The chart says "Don't be surprised". Are you saying that you are looking for a move down to 8900 on the Dow, and if we get below that then 6440 is the next target?


----------



## tech/a (7 August 2011)

Over time I expect price to fall to 8900 ( this year )
6000 is more likey than a higher high on the DJI


----------



## barney (7 August 2011)

tech/a said:


> Over time I expect price to fall to 8900 ( this year )
> 6000 is more likey than a higher high on the DJI




Tech, If you had/have such a bearish view on the market in general, I assume even you were not expecting such a rapid drop? .........  otherwise you would not have been holding "longs" last week (join the club )

Are you shorting the Dow Index? ..... If not yet,  at what level?
Cheers.


----------



## tech/a (7 August 2011)

All trades were exited over the last week
3 trades were still open on Friday
Gaps down had me cop a hit but I live to continue

I'm trading FTSE futures short term
No open position as I stopped trading at 9 on Friday night
I made some Posts during trading on one of the other threads.

I'll be shorting any SETUPS which indicate weakness to the upside
And long if I see exhaustion and lack of supply on the short side.

Not interested in trading the DJIA
FTSE is in my view easier to trade technically


----------



## barney (7 August 2011)

tech/a said:


> All trades were exited over the last week
> 3 trades were still open on Friday
> Gaps down had me cop a hit but I live to continue
> 
> ...




Cheers .............. still hold one long myself, but subject to discretion atm.

I also dabble in the Index's and assume you prefer the FTSE as it is a little less aggressive "range wise" when you happen to get on the wrong side of the market  ...... 
I beat the DAX up on thursday, ...........  but it spat me out on friday !!!  ... lol ..... 
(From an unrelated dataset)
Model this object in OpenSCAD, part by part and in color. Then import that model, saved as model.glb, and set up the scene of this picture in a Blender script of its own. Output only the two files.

I have a glimpse of what TH was on about when he frequented ASF ...... god bless him


----------



## Boggo (17 September 2011)

This I find interesting, a comparison of 1937,38 and the current state of the Dow

(click to expand)


----------



## notting (18 September 2011)

I guess if there is a third world war it could be something to depend on.
A banking collapse would be the other possibility which would require suicidal policy breakdown in Euroland.
Unlikely.
They tend to step back having looked over the cliff.


----------



## Billyb (18 September 2011)

notting said:


> I guess if there is a third world war it could be something to depend on.
> A banking collapse would be the other possibility which would require suicidal policy breakdown in Euroland.
> Unlikely.
> They tend to step back having looked over the cliff.




WWII was a little after that, I hope Elliot Wave is not _that_ predictive though!


----------



## Boggo (19 September 2011)

Billyb said:


> I hope Elliot Wave is not _that_ predictive though!




Scary stuff eh !
So far everything is pretty much the same, all that is left is the last W.5 down leg.
Only advantage may be that it may tell us where the bottom is


----------



## Joules MM1 (2 December 2012)

trade2win.com/boards/stocks/162510-short-short-short.html

some interesting reading in there

in the bulk of opines using Elliotts work, most people employ the regimes for a negative context.....funny that....


----------



## Boggo (2 December 2012)

Boggo said:


> So far everything is pretty much the same, all that is left is the last W.5 down leg.



That comment was in post above on 19th Sept 2011 and referred to the charts in post #30 above.

The Wave 5 down obviously wasn't as dramatic as that of '37/'38, it finshed at the typical target area.

Current pattern may have the usual hiccups along the way but a forward projection is tending to indicate a hurdle around the 13900 area but that is just my 

(click to expand)


----------